Ce qui est vraiment encore plus préoccupant, c’est que le Conseil fédéral, qui devrait veiller à l’application stricte des décisions parlementaires, semble laisser La Poste agir sans véritable contrôle. Plutôt que de restreindre cette expansion, il se réfugie derrière des principes cosmétiques qui n’ont aucun pouvoir contraignant. Ces principes de gouvernance ne répondent en rien aux attentes du Parlement, qui exigeait une base légale solide pour garantir que les entreprises publiques ne faussent pas le marché. Ignorer ces exigences démontre un manque flagrant de volonté politique.

Dynamique malsaine: Ă  stopper!

L’acquisition d’Open Systems est un parfait exemple du laxisme du Conseil fédéral face à ce problème. La Poste utilise les profits générés par son monopole sur les services de base pour envahir des marchés privés et concurrencer des entreprises qui opèrent dans des conditions bien plus difficiles. Cette situation crée une dynamique dangereuse où l’État, par son inaction, favorise indirectement la monopolisation des secteurs clés de l’économie par des entreprises publiques. Cette tendance doit être rapidement stoppée.
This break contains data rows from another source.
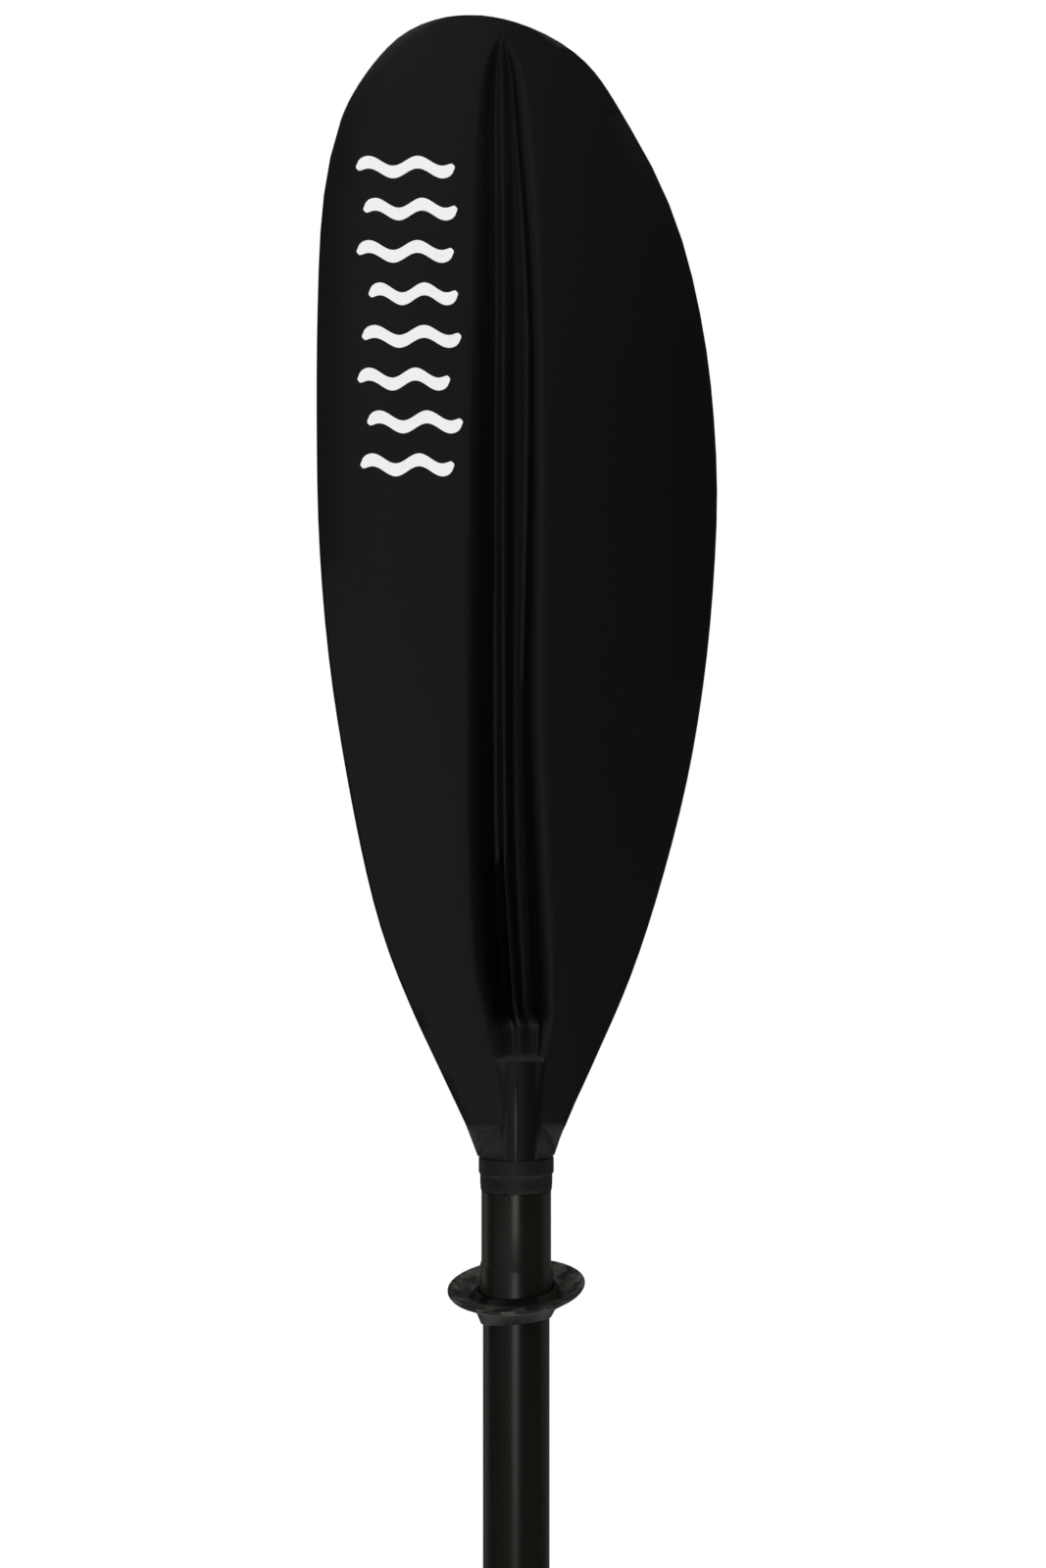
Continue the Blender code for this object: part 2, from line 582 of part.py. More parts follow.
def share_of_ramp(z):
    """0 at the top of the socket, 1 at the ramp's foot."""
    return min(max((z - SOCKET_TOP) / RAMP_LENGTH, 0.0), 1.0)


def hollow_lips(z):
    """Left and right lip of the hollow, and the width of its right wall."""
    down = share_of_ramp(z)
    left, right, wall = (along(HOLLOW, share_above_ramp(z), column) for column in (1, 2, 4))
    left = -HOLLOW_SOCKET_HALF + (left + HOLLOW_SOCKET_HALF) * down
    right = HOLLOW_SOCKET_HALF + (right - HOLLOW_SOCKET_HALF) * down
    return left, right, wall


def hollow_depth(z):
    if z >= RAMP_FOOT:
        return FULL_DEPTH * along(HOLLOW, share_above_ramp(z), 3)
    return FULL_DEPTH * (1 - (1 - share_of_ramp(z))**RAMP_EASE)


def ridge_feet(z, left, right):
    """Where the ridge on the power face starts, on either side."""
    wall = HOLLOW_SIDE_WALL * (1 - between(share_above_ramp(z), 0.85, 1.0))
    at_socket = SOCKET_RADIUS * RIDGE_AT_SOCKET
    up = between(z, 0.0, RAMP_FOOT)
    return (-at_socket + (left - wall + at_socket) * up,
            at_socket + (right + wall - at_socket) * up)


def spine_thickness(z):
    """Plate thickness on the spine, drawn down to the edge's at the tip."""
    share = between(z, 0.8 * BLADE_LENGTH, BLADE_LENGTH)
    return BLADE_SPINE_THICKNESS + (BLADE_EDGE_THICKNESS - BLADE_SPINE_THICKNESS) * share


def ridge_height(z):
    """How far the ridge stands off the power face on its middle line."""
    if z >= RAMP_FOOT:
        return max(hollow_depth(z) + HOLLOW_FLOOR_WALL - spine_thickness(z), 0.0)
    top = SOCKET_RADIUS + RIDGE_PROUD * (2 * between(z, 0.0, FOLD_HEIGHT) - 1)
    return top - spine_height(z) - spine_thickness(z)


def blade_rows(left, right):
    """Rows of the loft: level ones up the blade, then fanned round the tip."""
    heights = [FIT] + [FOLD_HEIGHT * share for share in (0.25, 0.5, 0.75, 0.92, 1.08)]
    heights += [FOLD_HEIGHT + (SOCKET_TOP - FOLD_HEIGHT) * i / 3 for i in (1, 2)]
    heights += [SOCKET_TOP + RAMP_LENGTH * i / RAMP_ROWS for i in range(RAMP_ROWS + 1)]
    heights += [RAMP_FOOT + (HOLLOW_END_START - RAMP_FOOT) * (i / LEVEL_ROWS)**ROW_SPREAD
                for i in range(1, LEVEL_ROWS + 1)]
    heights += [HOLLOW_END_START + (FAN_START - HOLLOW_END_START) * i / END_ROWS
                for i in range(1, END_ROWS + 1)]
    rows = [(point_at_height(left, z), point_at_height(right, z)) for z in heights]
    rest_left = [rows[-1][0]] + [p for p in left if p.y > FAN_START]
    rest_right = [rows[-1][1]] + [p for p in right if p.y > FAN_START]
    for i in range(1, TIP_ROWS + 1):
        share = math.sin(math.pi / 2 * i / (TIP_ROWS + 1))
        rows.append((point_at_share(rest_left, share), point_at_share(rest_right, share)))
    return rows


def row_places(start, end, inner_left, inner_right, inner_places):
    """Places across a row: left wing, the middle's own places, right wing."""
    reach = [1 - (1 - i / WING_STEPS)**WING_SPREAD for i in range(WING_STEPS)]
    places = [start + (inner_left - start) * share for share in reach]
    places += inner_places
    places += [end + (inner_right - end) * share for share in reach[::-1]]
    return places


def hollow_across(height):
    """The hollow's section at a height: places across and shares of its depth."""
    left, right, wall = hollow_lips(height)
    rib = along(RIB_LINE, share_above_ramp(height))
    narrow = min((right - left) / RIB_ROOM, 1.0)
    top = RIB_TOP_HALF * narrow
    left_foot = rib - RIB_LEFT_FOOT * narrow
    right_foot = rib + RIB_RIGHT_FOOT * narrow
    right_wall = (right - right_foot) * wall
    floor = right - right_wall - right_foot
    return ([(left + (left_foot - left) * x, depth) for x, depth in LEFT_WALL]
            + [(left_foot, 1.0), (rib - top, 1.0 - RIB_RISE), (rib + top, 1.0 - RIB_RISE)]
            + [(right_foot + floor * i / 3, 1.0 - FLOOR_CROWN * math.sin(math.pi * i / 3))
               for i in range(4)]
            + [(right - right_wall * x, depth) for x, depth in RIGHT_WALL[::-1]])


def blade_section(low, high):
    """Back and power face points of one row, from its two edge points."""
    height = (low.y + high.y) / 2
    across = hollow_across(height)
    outer_left, outer_right = ridge_feet(height, across[0][0], across[-1][0])
    depth = hollow_depth(height)
    edge = EDGE_ROUND * min(1.0, (high.x - low.x) / (20 * EDGE_ROUND))
    start, end = low.x + edge, high.x - edge

    # Near the tip the spine is squeezed towards the middle of the row.
    middle = (outer_left + outer_right) / 2
    room = min(middle - low.x, high.x - middle) / (outer_right - middle)
    squeeze = min(1.0, max(room / SPINE_ROOM, SPINE_LEAST))

    def squeezed(x):
        return x * squeeze + (low.x + high.x) / 2 * (1 - squeeze)

    across = [(squeezed(x), share) for x, share in across]
    outer_left, outer_right = squeezed(outer_left), squeezed(outer_right)
    left, right, middle = across[0][0], across[-1][0], squeezed(middle)

    def level(x):
        return low.y + (high.y - low.y) * (x - low.x) / (high.x - low.x)

    def thickness(x):
        span = (high.x - middle) if x > middle else (middle - low.x)
        share = min(abs(x - middle) / span, 1.0)
        return spine_thickness(height) + (BLADE_EDGE_THICKNESS - spine_thickness(height)) * share

    places = row_places(start, end, left, right, [x for x, _ in across])
    sink = [0.0] * WING_STEPS + [share for _, share in across] + [0.0] * WING_STEPS
    back = [Vector((x, back_face(x, level(x)) + depth * share, level(x)))
            for x, share in zip(places, sink)]

    # The ridge on the power face is round at the socket, and further up it keeps an
    # even wall round the hollow.
    rise = ridge_height(height) * squeeze
    parallel = between(height, SOCKET_TOP, RAMP_FOOT + 2 * RAMP_LENGTH)
    ridge = []
    for i, (x, share) in enumerate(across):
        around = (1 - math.cos(math.pi * i / (len(across) - 1))) / 2
        along_hollow = (x - left) / (right - left)
        u = around + (along_hollow - around) * parallel
        hump = (1 - abs(2 * u - 1)**RIDGE_ROUNDNESS)**(1 / RIDGE_ROUNDNESS)
        if len(LEFT_WALL) <= i < len(across) - len(RIGHT_WALL):
            share = 1.0
        ridge.append((outer_left + (outer_right - outer_left) * u, hump + (share - hump) * parallel))
    places = row_places(start, end, outer_left, outer_right, [x for x, _ in ridge])
    lift = [0.0] * WING_STEPS + [share for _, share in ridge] + [0.0] * WING_STEPS
    power = [Vector((x, back_face(x, level(x)) + thickness(x) + rise * share, level(x)))
             for x, share in zip(places, lift)]
    return back, power


def make_blade():
    """Loft the moulded blade, join its socket and bore it for the shaft."""
    neck = [Vector((-SOCKET_RADIUS * NECK_SPREAD, 0.0))]
    flat = [Vector((x * BLADE_WIDTH, z * BLADE_LENGTH)) for z, x in OUTLINE]
    end = [Vector((SOCKET_RADIUS * NECK_SPREAD, 0.0))]
    steps = 8
    line = curve_through(neck + flat + end, steps)
    left = line[:TIP_KNOT * steps + 1]
    right = line[TIP_KNOT * steps:][::-1]

    bm = bmesh.new()
    backs, powers, noses = [], [], []
    rows = blade_rows(left, right)
    for low, high in rows:
        back, power = blade_section(low, high)
        backs.append([bm.verts.new(p) for p in back])
        powers.append([bm.verts.new(p) for p in power])
        nose = []
        for edge, a, b in ((low, back[0], power[0]), (high, back[-1], power[-1])):
            nose.append(bm.verts.new((edge.x, (a.y + b.y) / 2, edge.y)))
        noses.append(nose)
    for faces in (backs, powers):
        for row, above in zip(faces, faces[1:]):
            for i in range(len(row) - 1):
                bm.faces.new((row[i], row[i + 1], above[i + 1], above[i]))
    for row in range(len(rows) - 1):
        for side, end_index in ((0, 0), (1, -1)):
            for face in (backs, powers):
                bm.faces.new((face[row][end_index], face[row + 1][end_index],
                              noses[row + 1][side], noses[row][side]))

    # The tip: the last row is carried onto the outline, with a nose like the edges'.
    over_left = [rows[-1][0]] + [p for p in left if p.y > rows[-1][0].y]
    over_right = [rows[-1][1]] + [p for p in right if p.y > rows[-1][1].y]
    over = over_left + over_right[::-1][1:]
    count = len(backs[-1])
    crest_back, crest_power, crest_nose = [], [], []
    for i in range(count):
        spot = point_at_share(over, i / (count - 1))
        if 0 < i < count - 1:
            inner = spot - Vector((0.0, EDGE_ROUND))
            y = back_face(inner.x, inner.y)
            thick = BLADE_EDGE_THICKNESS
            crest_back.append(bm.verts.new((inner.x, y, inner.y)))
            crest_power.append(bm.verts.new((inner.x, y + thick, inner.y)))
            crest_nose.append(bm.verts.new((spot.x, y + thick / 2, spot.y)))
        else:
            side = 0 if i == 0 else 1
            crest_back.append(backs[-1][i])
            crest_power.append(powers[-1][i])
            crest_nose.append(noses[-1][side])
    for last, crest in ((backs[-1], crest_back), (powers[-1], crest_power)):
        for i in range(count - 1):
            corners = [last[i], last[i + 1], crest[i + 1], crest[i]]
            bm.faces.new(list(dict.fromkeys(corners)))
    for crest in (crest_back, crest_power):
        for i in range(count - 1):
            bm.faces.new((crest[i], crest[i + 1], crest_nose[i + 1], crest_nose[i]))
    foot = [noses[0][0]] + backs[0] + [noses[0][1]] + powers[0][::-1]
    bm.faces.new(foot)
    piece = add_object("blade", bm, BLACK_PLASTIC, 50)
    piece.location.z = NECK

    socket = add_object("cut_socket_body", turned([
        (0.0, -SOCKET_LIP_LENGTH), (SOCKET_LIP_RADIUS, -SOCKET_LIP_LENGTH),
        (SOCKET_LIP_RADIUS, 0.0), (SOCKET_RADIUS, 0.0), (SOCKET_RADIUS, SOCKET_TOP),
        (0.0, SOCKET_TOP)], closed=False), BLACK_PLASTIC)
    socket.location.z = NECK
    socket.hide_render = True
    socket.display_type = "WIRE"
    depth = SOCKET_LIP_LENGTH + SOCKET_TOP - SOCKET_END_WALL
    overshoot = SOCKET_LIP_LENGTH
    bore = cutter("cut_socket_bore", SOCKET_BORE, depth + overshoot,
                  Vector((0, 0, NECK + SOCKET_TOP - SOCKET_END_WALL - (depth + overshoot) / 2)),
                  Vector((0, 0, 1)), ROUND_STEPS)
    combine(piece, socket, "UNION")
    combine(piece, bore, "DIFFERENCE")
    return piece


# ---- Assembly ---------------------------------------------------------------
THROAT_RIVET_AXIS = Vector((-math.sin(THROAT_RIVET_TURN), -math.cos(THROAT_RIVET_TURN), 0.0))
CLEAR_OF_SHAFT = SHAFT_RADIUS * 1.5

RIVET_HOLES = cutter("cut_rivet_holes", RIVET_SHANK + FIT, 2 * CLEAR_OF_SHAFT,
                     Vector((0, 0, SEAM + RIVET_HEIGHT)), Vector((1, 0, 0)), 16)
BUTTON_HOLE = cutter("cut_button_hole", BUTTON_RADIUS + FIT, CLEAR_OF_SHAFT,
                     Vector((0, -CLEAR_OF_SHAFT / 2 - INSERT_WALL, BUTTON_HEIGHT)),
                     Vector((0, -1, 0)), 32)
HOLE_FLOOR = INSERT_OUTER - THROAT_RIVET_DEPTH - FIT
THROAT_RIVET_HOLE = cutter("cut_throat_rivet_hole", THROAT_RIVET_SHANK + FIT,
                           CLEAR_OF_SHAFT - HOLE_FLOOR,
                           THROAT_RIVET_AXIS * (CLEAR_OF_SHAFT + HOLE_FLOOR) / 2
                           + Vector((0, 0, THROAT_RIVET_Z)), THROAT_RIVET_AXIS, 16)

make_blade()
make_neck_band()
make_throat_sleeve()
make_throat_rivet()
make_throat_plug()
make_shaft_tube()
make_drip_ring()
make_float_plug()
make_ferrule_insert()
make_ferrule_rivet("ferrule_rivet_left", -1)
make_ferrule_rivet("ferrule_rivet_right", 1)
make_seam_ring()
make_insert_end_cap()
make_snap_spring()
make_snap_button()
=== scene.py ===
import json
import math

import bmesh
import bpy
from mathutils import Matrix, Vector


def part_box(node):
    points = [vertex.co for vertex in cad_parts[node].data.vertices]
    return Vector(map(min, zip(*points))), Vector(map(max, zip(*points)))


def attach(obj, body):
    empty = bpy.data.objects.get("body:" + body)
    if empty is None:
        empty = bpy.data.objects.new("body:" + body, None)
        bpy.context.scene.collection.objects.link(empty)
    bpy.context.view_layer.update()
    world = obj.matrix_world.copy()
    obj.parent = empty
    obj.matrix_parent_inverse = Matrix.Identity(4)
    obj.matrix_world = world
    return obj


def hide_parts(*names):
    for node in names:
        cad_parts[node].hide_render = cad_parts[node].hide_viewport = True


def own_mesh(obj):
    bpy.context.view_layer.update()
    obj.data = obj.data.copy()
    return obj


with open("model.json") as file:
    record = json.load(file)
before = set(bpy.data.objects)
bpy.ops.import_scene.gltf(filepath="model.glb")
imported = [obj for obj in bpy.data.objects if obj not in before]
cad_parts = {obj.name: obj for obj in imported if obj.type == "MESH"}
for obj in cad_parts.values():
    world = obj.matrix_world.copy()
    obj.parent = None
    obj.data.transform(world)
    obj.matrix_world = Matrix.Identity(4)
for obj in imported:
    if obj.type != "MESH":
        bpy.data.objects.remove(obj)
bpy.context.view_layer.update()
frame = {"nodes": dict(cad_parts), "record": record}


# ---- Blade -------------------------------------------------------------------
# One asymmetric moulding in carbon-filled polypropylene: two thin wings on a hollow
# spine that carries a rib, and a socket at its foot that is pressed over the shaft.
# It comes out of a lightly grained steel mould, so it is satin and not glossy.
WELD = 0.000002
FLAT = math.radians(1)
QUAD_BEND, QUAD_SKEW = math.radians(12), math.radians(60)
# Faces are shaded as one where they meet at less than this many degrees.
MOULDED, TURNED = 40, 50


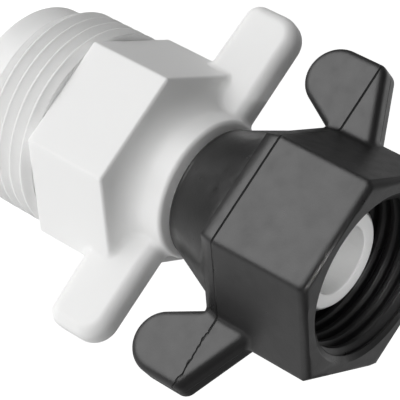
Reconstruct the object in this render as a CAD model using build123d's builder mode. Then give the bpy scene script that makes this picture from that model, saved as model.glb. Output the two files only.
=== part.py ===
"""Hose reducer: a moulded adaptor body that carries a captive swivel wing nut.

Lengths are in millimetres and angles in degrees.
+Z is the long axis and z = 0 is the rim of the male pipe end.
The wings of the body and those of the nut at rest lie along X.
"""
import os
from math import acos, atan2, ceil, degrees, hypot, radians, sqrt, tan

from build123d import *

# Both hexagons share one size
hex_across_flats = 25.0
hex_corner_radius = hex_across_flats / sqrt(3)

# Both pipe threads: 14 turns per inch, right-hand, flanks at 55 degrees to each other
thread_pitch = 25.4 / 14
thread_half_angle = 27.5
thread_root_flat = 0.2
thread_overcut = 0.15

# Male pipe end of the body: thread crests stand on a plain pilot
male_crest_radius = 13.3
male_thread_depth = 1.25
male_pilot_drop = 1.3
male_wall = 4.5
male_root_radius = male_crest_radius - male_thread_depth
male_pilot_radius = male_crest_radius - male_pilot_drop
male_bore_radius = male_crest_radius - male_wall
male_pilot_length = 4.0
male_pilot_round = 0.8
male_lead_in = 1.0
male_length = 13.2
male_thread_behind = 0.97
male_thread_heading = 180
male_bore_depth = 20.0
male_bore_chamfer = 0.6

# Hexagon of the body
body_hex_length = 12.2
body_hex_front = male_length + body_hex_length
body_hex_round = 0.4

# Collar in front of the hexagon, with a hollow sweep at its root
collar_share = 0.364
collar_radius = collar_share * hex_across_flats
collar_land = 0.1
collar_round = 0.5
collar_sweep = hex_across_flats / 2 - body_hex_round - collar_land - collar_radius

# Wings of the body; their front edge stands past the sweep and just behind the collar's rim
body_wing_reach = 23.25
body_wing_thickness = 4.0
body_wing_behind = 4.2
body_wing_rise = 0.6
body_wing_past_sweep = 1.8
collar_past_wing = 0.8
body_wing_ahead = collar_sweep + body_wing_past_sweep
collar_front = body_hex_front + body_wing_ahead + collar_past_wing
body_wing_back_round = 2.0
body_wing_front_round = 3.2
body_wing_edge_round = 1.5
body_wing_root_round = 1.0
wing_root_x = 6.0

# Gap between collar and nut, and the play of the swivel
nut_gap = 0.5
swivel_clearance = 0.07
seat_clearance = 0.3

# Tail: a journal, a snap flange that holds the nut, then the sealing nose
tail_radius = 7.05
tail_end = 51.0
tail_bore_radius = 4.4
bore_taper_length = 6.0
flange_radius = 8.0
flange_width = 1.0
nose_radius = 6.6
nose_start = 46.5
nose_chamfer = 0.5

# Swivel nut, outside
nut_start = collar_front + nut_gap
nut_end = 56.0
nut_lip_radius = 8.4
nut_lip_round = 0.8
neck_step = 0.6
band_start = 40.6
band_width = 2.0
band_taper = 12.7
nut_hex_start = band_start + band_width
nut_hex_length = nut_end - nut_hex_start
nut_corner_round = 0.7
nut_front_chamfer = 0.7

# Swivel nut, inside
shoulder_z = 42.8
shoulder_relief_width = 1.2
shoulder_relief_depth = 0.05
nut_thread_crest_radius = 9.65
nut_root_radius = 10.6
nut_thread_ahead = 0.85
nut_thread_heading = 288
nut_mouth_radius = 10.8
nut_mouth_depth = 0.9

# Wings of the nut
nut_wing_thickness = 4.1
nut_wing_reach = 22.8
nut_wing_lobe_share = 0.475
nut_wing_lobe_z = 37.9
nut_wing_front_slope = 0.46
nut_wing_corner_round = 1.5
nut_wing_front_root_z = 48.5
nut_wing_back_root_z = 44.1
nut_wing_sink = 3.4
nut_wing_edge_round = 0.9
nut_wing_root_round = 0.8

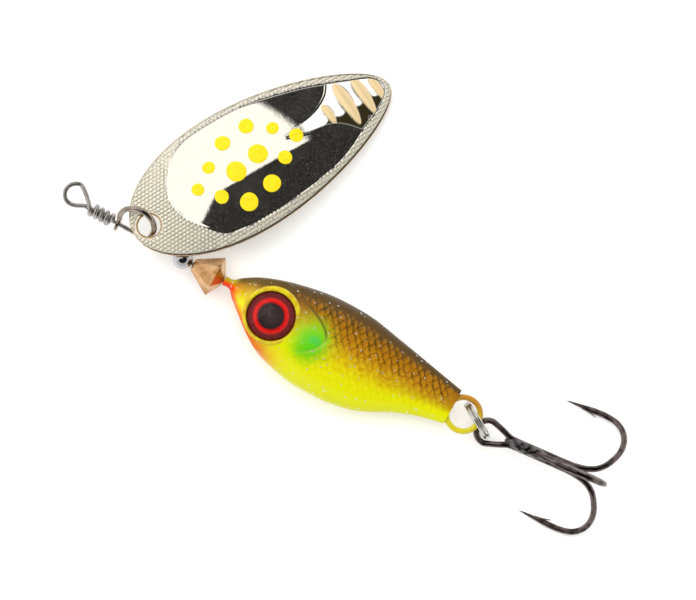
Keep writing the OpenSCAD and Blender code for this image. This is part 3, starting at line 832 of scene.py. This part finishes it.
def fish_shape():
    """The cast body with its gill covers, scales and eye sockets, and the paint's values at each point."""
    s = curve(STATIONS, 28)
    rows, cols = len(s), 260
    a = spokes(cols)
    section = (s[:, 0], (s[:, 1] + s[:, 2]) / 2, (s[:, 1] - s[:, 2]) / 2, s[:, 3])
    x, mid, half, thick = (np.repeat(q, cols) for q in section)
    ca, sa = np.tile(np.cos(a), rows), np.tile(np.sin(a), rows)
    y, z = mid + half * ca, thick * sa
    side = np.sign(z)
    n = unit(np.stack([0 * x, ca / half, sa / thick], 1))
    up = (1 + ca) / 2
    p = np.stack([x, y], 1)
    r = np.hypot(x - EYE[0], y - EYE[1])
    # gill cover: a raised plate that ends in a step
    g, behind = line_distance(p, GILL)
    ends = step(y, -4.2, -2.6) * (1 - step(y, 2.2, 3.1))
    plate = np.where(behind, 1 - step(g, 0.0, 0.10), 1.0) * (1 - step(np.where(behind, 0, g), 0.3, 3.2))
    h = 0.16 * plate * ends * step(r, 4.2, 5.0)
    groove = np.where(behind, np.exp(-((g - 0.10) / 0.16) ** 2), np.exp(-((g + 0.02) / 0.07) ** 2)) * ends
    h -= 0.07 * groove * step(r, 4.2, 5.0)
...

Quid des mesures contraignantes?

Fabio Regazzi, conseiller aux États (Le Centre / TI), a récemment déposé une interpellation pour dénoncer l’absurdité de cette situation (24.4049 «Rachats opérés par La Poste. Le Conseil fédéral fait-il fi des décisions du Parlement? / Übernahmen der Post: Missachtet der Bundesrat die Beschlüsse des Parlaments?»). Le président de l’usam y souligne que, malgré l’adoption des motions 20.3531 Caroni et 20.3532 Rieder visant à limiter ces pratiques, La Poste continue sans vergogne de profiter de son statut public pour étendre son influence dans des domaines non couverts par le service public. Le manque de mesures contraignantes de la part du Conseil fédéral ne fait qu’accentuer cette problématique, remettant en question la capacité de l’État à encadrer les activités des entreprises publiques.